A review by duffypratt
Rise of a Merchant Prince by Raymond E. Feist

3.0

An enjoyable mess of a book.

It follows Roo, who is Erik's best friend, and who was part of the "Dirty Dozen" team in the first book. His main goal in life is to become a filthy rich merchant, and this book details how he goes about that. This story, for what it is, I liked very much. Roo is not a simple character, and he's a bit of a jerk.
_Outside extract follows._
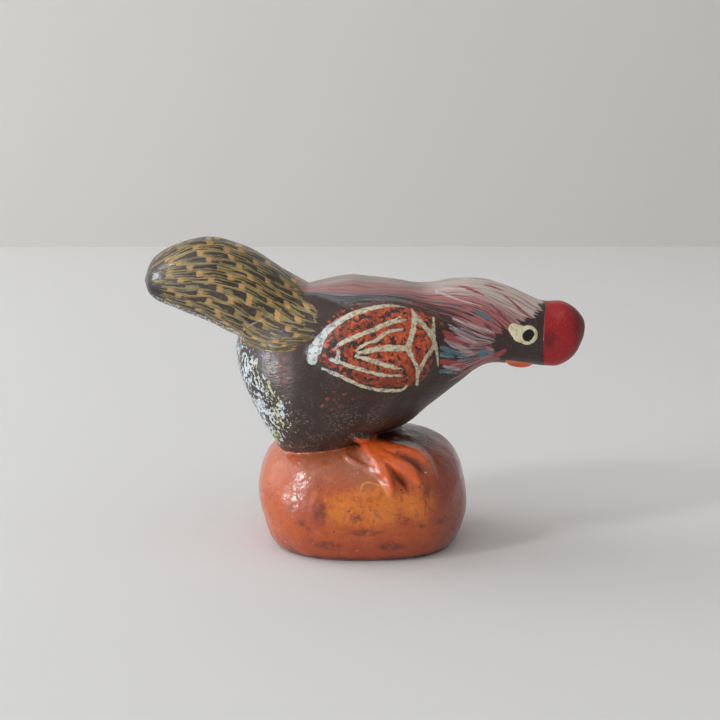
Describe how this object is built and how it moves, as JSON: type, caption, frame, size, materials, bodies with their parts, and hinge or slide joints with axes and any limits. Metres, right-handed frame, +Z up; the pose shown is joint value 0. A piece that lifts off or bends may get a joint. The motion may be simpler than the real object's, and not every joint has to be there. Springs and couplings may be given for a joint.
{
  "type": "clay hen figurine",
  "caption": "Small painted clay hen pecking with her head down and tail up, fixed on a glossy rock with a flat underside.",
  "frame": {"origin": "centre of the bounding box's bottom, on the flat underside of the rock", "axes": "+Z up, +X the way the hen faces, from the tail to the comb, +Y to her left"},
  "size_m": [0.06, 0.0276, 0.0422],
  "materials": {
    "rock_glaze": "glossy mottled orange-brown glaze",
    "body_paint": "dark brown paint under varnish",
    "tail_paint": "olive brush strokes over dark brown, varnished",
    "hackle_paint": "pink, grey and teal brush strokes over dark brown, varnished",
    "face_paint": "dark grey-brown paint under varnish",
    "comb_paint": "red paint under varnish",
    "beak_paint": "orange paint under varnish",
    "wing_paint": "rust red with cream strokes, varnished",
    "eye_paint": "thick cream paint with a black pupil",
    "leg_glaze": "glossy orange glaze"
  },
  "bodies": {
    "root": {"rock": "rock_glaze", "torso": "body_paint", "tail": "tail_paint", "neck": "hackle_paint", "head": "face_paint", "comb": "comb_paint", "beak": "beak_paint", "wing_right": "wing_paint", "wing_left": "wing_paint", "eye_right": "eye_paint", "eye_left": "eye_paint", "leg_right": "leg_glaze", "leg_left": "leg_glaze", "toe_upper_right": "leg_glaze", "toe_upper_left": "leg_glaze", "toe_middle_right": "leg_glaze", "toe_middle_left": "leg_glaze", "toe_lower_right": "leg_glaze", "toe_lower_left": "leg_glaze"}
  },
  "joints": []
}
Because of the limitations in scope of this story, there is very little in the way of high fantasy. If you pulled this story out of its setting, it could just as easily have been told in a novel by Dickens or Trollope. Roo has trouble with the local guilds. He uses his wiles, and his less than perfect ethics, to launch his career. He gets involved and marries a girl he doesn't love to advance his ambitions. Hell, there's even a long section in the book on the intricacies of the grain futures market, where Roo and his fledgling syndicate set about cornering the market on grain, based on their inside information that the upcoming crop is plagued by locusts.
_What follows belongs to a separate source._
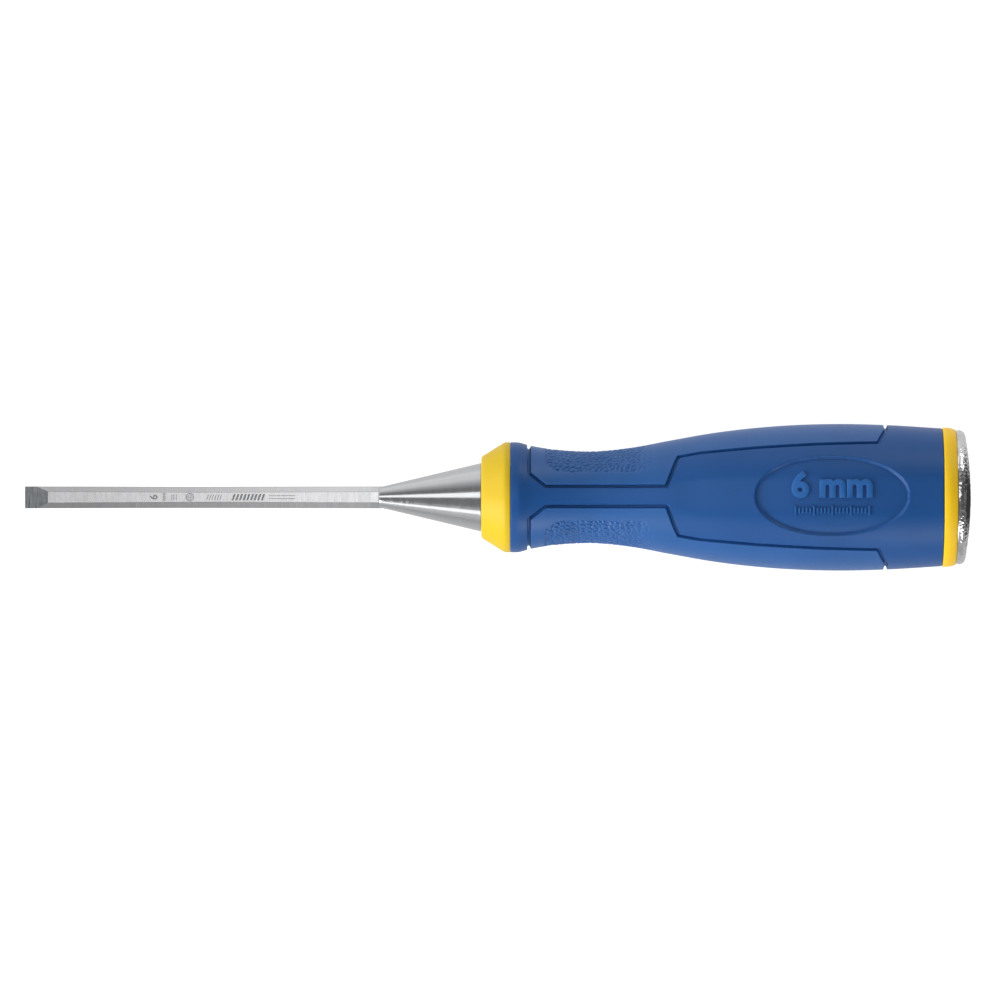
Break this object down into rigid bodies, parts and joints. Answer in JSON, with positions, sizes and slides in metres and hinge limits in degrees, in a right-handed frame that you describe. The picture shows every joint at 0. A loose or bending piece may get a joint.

I know all of this sounds dull, and not the stuff of fantasy. But it makes for a good story anyway, and I thoroughly enjoyed it.

Here's the problem. This is the second part of "The Serpentwar Saga", so Feist feels honor bound to advance the overall plot. The way he does this is only tangentially related to the main arc of the book. And Feist does a really poor job of integrating the two. Moreover, the main story really isn't all that interesting. Eric and Calis and Nakor go off again to the other continent to break some eggs (literally). They are the eggs of the Pantathians, and that's what it has to do with advancing the story. Then make another "shocking" discovery on their mission. And they get into a bunch of trouble and are, of course, rescued. All with an obligatory poignant and surprising death.

The pieces fit together in the way that a jigsaw puzzle does when you start forcing stuff that doesn't belong, or when you start cutting up your pieces to fit. It doesn't make for a good overall book. But the book that I think wanted to write, the one of the title, I enjoyed quite a bit. He just didn't fit it that well into his overall saga.

At least this time there was no Pug ex Machina, so that's a plus. I will get around to the third book at some point, but I'm no longer in a rush.